W Sądzie Polubownym spotkają się więc niedługo przedstawiciele obu zwaśnionych stron oraz specjalny arbiter-mediator. - Wszyscy członkowie zarządu CWZS, poza ludźmi z SP, głosowali w lipcu za wykluczeniem. Ciągle twardo stoimy na stanowisku, że Stowarzyszenia działało na szkodę Zawiszy - mówi Bednarek.

Dalszy ciąg ma także sprawa postępowania przed Urzędem Patentowym. Po zawiadomieniu złożonym przez SP Prokuratura Rejonowa we Włocławku wszczęła na początku października dochodzenie w sprawie posłużenia się przez władze CWZS fałszywym dokumentem. Jaki to dokument - nie wiadomo. Nie udało się nam wczoraj skontaktować z rzecznikiem prokuratury we Włocławku.
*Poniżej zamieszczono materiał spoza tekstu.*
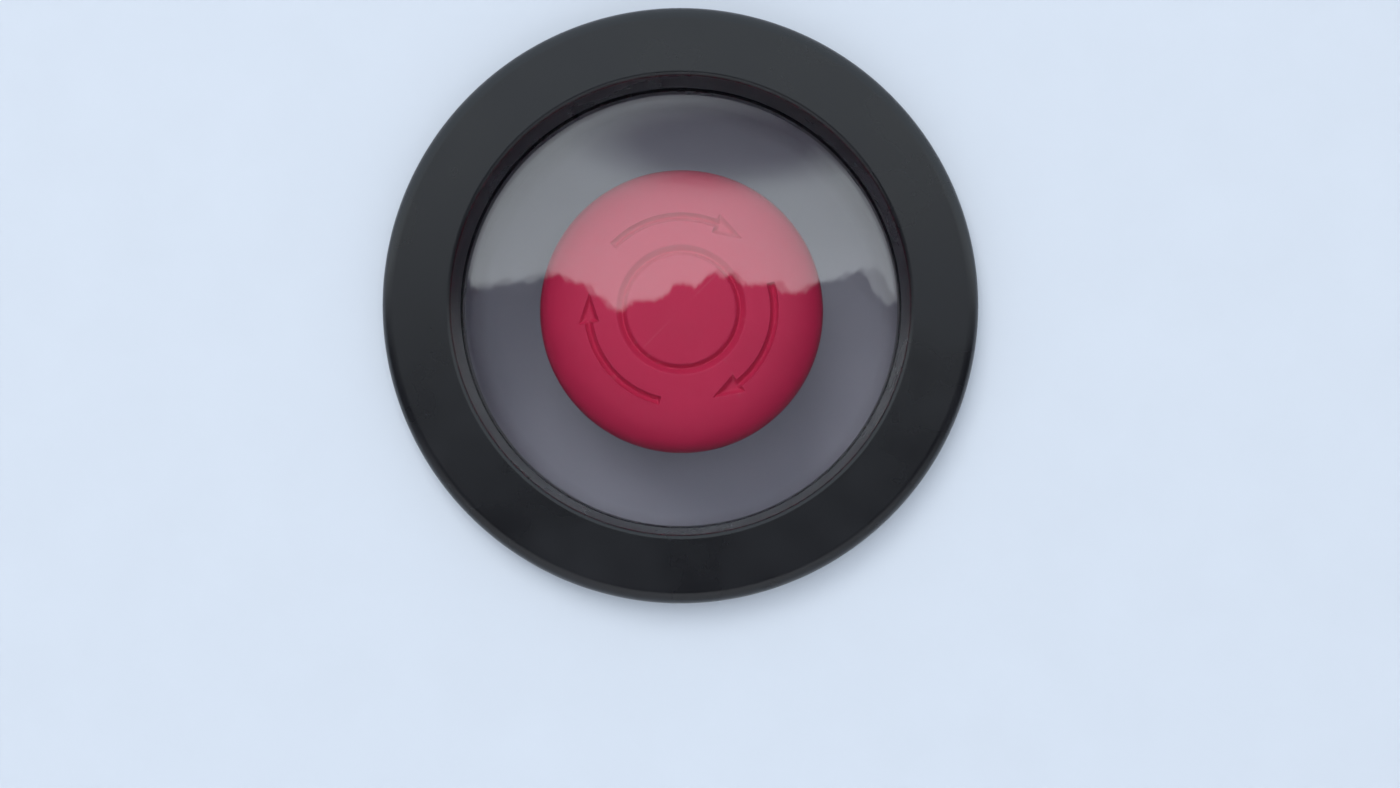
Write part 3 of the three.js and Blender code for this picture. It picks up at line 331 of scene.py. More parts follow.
def spread_node(tree, value, low, high, start=0.3, end=0.7):
    spread = tree.nodes.new("ShaderNodeMapRange")
    spread.inputs["From Min"].default_value = start
    spread.inputs["From Max"].default_value = end
    spread.inputs["To Min"].default_value = low
    spread.inputs["To Max"].default_value = high
    tree.links.new(value, spread.inputs["Value"])
    return spread.outputs["Result"]


def finish(name, tint, roughness, variation, grain, bump, metallic=0.0, wear=0.0):
    """A moulded or plated finish: uneven colour and gloss, worn edges and a fine surface grain."""
    material = bpy.data.materials.new(name)
    material.use_nodes = True
    tree = material.node_tree
    shader = tree.nodes["Principled BSDF"]
    shader.inputs["Metallic"].default_value = metallic
    broad = noise_node(tree, BROAD_SCALE)
    fine = noise_node(tree, grain, GRAIN_DETAIL)
    darker = [c * (1 - variation) for c in tint]
    lighter = [min(c * (1 + variation), 1) for c in tint]
    rubbed = [c + (WORN_LEVEL - c) * wear for c in tint]
    uneven = blend_node(tree, spread_node(tree, broad, 0, 1), darker, lighter)
    shape = tree.nodes.new("ShaderNodeNewGeometry")
    edges = spread_node(tree, shape.outputs["Pointiness"], 0, 1, EDGE_START, EDGE_FULL)
    tree.links.new(blend_node(tree, edges, uneven, rubbed), shader.inputs["Base Color"])
    tree.links.new(spread_node(tree, broad, roughness[0], roughness[1]), shader.inputs["Roughness"])
    relief = tree.nodes.new("ShaderNodeBump")
    relief.inputs["Strength"].default_value = bump
    relief.inputs["Distance"].default_value = GRAIN_HEIGHT
    tree.links.new(fine, relief.inputs["Height"])
    tree.links.new(relief.outputs["Normal"], shader.inputs["Normal"])
    return material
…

SP już wcześniej podały, że nie będą informować, co to za dokument.

- I ja nic o tym także nie wiem - dodaje wiceprezes Bednarek. - Martwię się jednym, że ta konfrontacja może zagrozić przyszłości całego CWZS i działaniu wszystkich stowarzyszeń.

Przypomnijmy, że konflikt w klubie zaczął się, gdy w grudniu 2013 roku, podczas tzw. okrągłego stołu zwołanego przez prezydenta Rafała Bruskiego, działacze SP poparli kiboli Zawiszy. Nie potępili wówczas awantur na stadionie. Zrobili to dopiero później.